県立金沢文庫(横浜市金沢区)は16日までに、現存最古の可能性が高い仏典の古写本「華厳経問答(けごんきょうもんどう)」(上、下巻)を発見したと発表した。南北朝時代(14世紀半ば)のもの。同文庫が東洋大学との仏教史の共同研究のため、所蔵する称名寺伝来の古文書約2万点を調査する中で見つけた。
「華厳経問答」は、仏教研究者のもっとも基本的資料の一つ。問答とは、高僧が行った経文の講義を弟子が書き記したものだ。
大正時代の仏教研究家・小野玄妙が所有していた平安時代末期ものが最古といわれるが、現在、所在が不明になっている。このため、称名寺の僧、湛睿(たんえい)(1271~1346年)の蔵書だった今回の写本が、現存する最古のものとなる可能性が高い。

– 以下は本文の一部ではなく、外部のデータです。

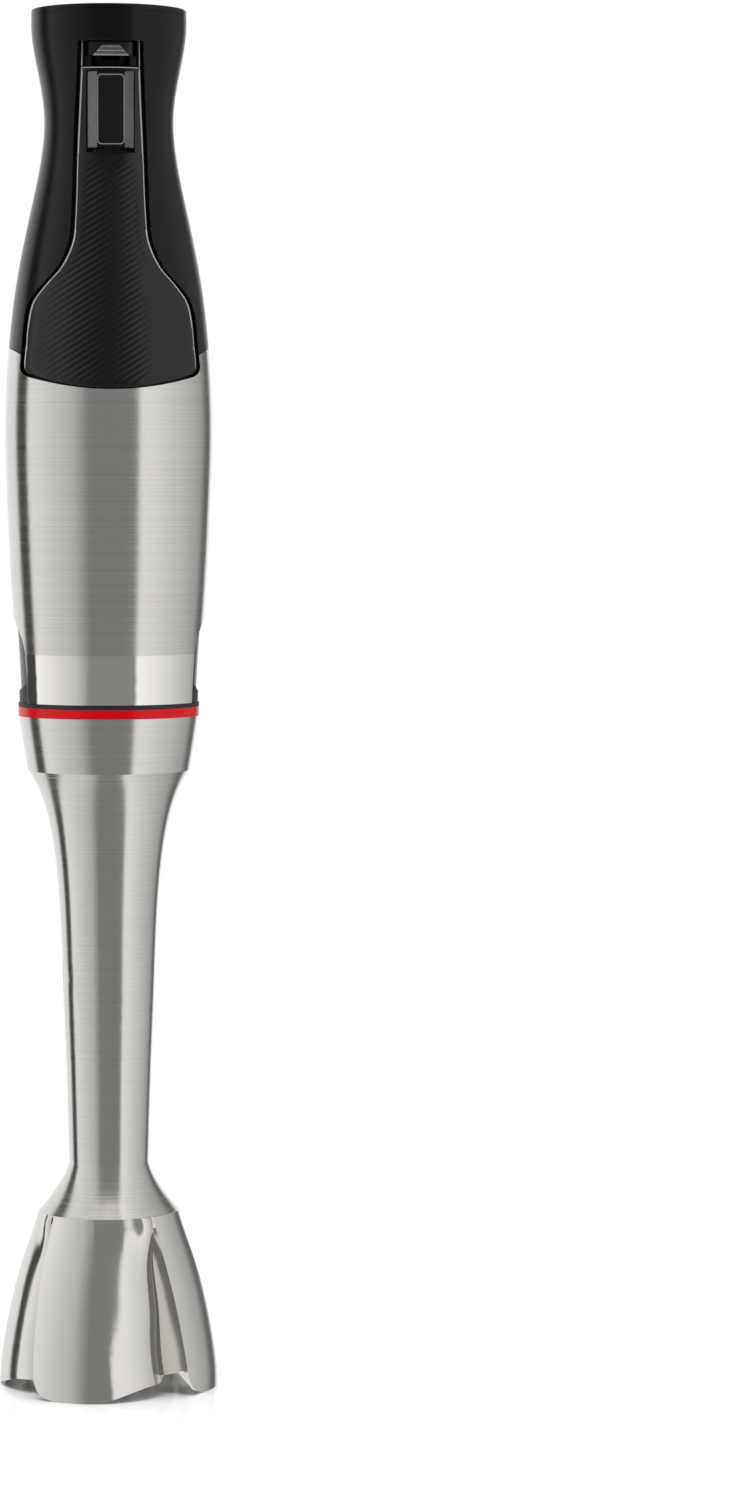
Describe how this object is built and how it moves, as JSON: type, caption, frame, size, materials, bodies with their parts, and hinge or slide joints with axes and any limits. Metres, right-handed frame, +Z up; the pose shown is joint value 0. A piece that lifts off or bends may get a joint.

現在、出回っている一般的な活字版は「小野玄妙本」を下敷きにしているが、発見された写本は、活字版と文字が違うところが数カ所あるという。発見者の道津綾乃主任学芸員は「系統の違う本があったことをうかがわせる。文字が変わると、意味も変わる。今後の研究で『華厳経問答』の内容が違ってくることも考えられる」と話している。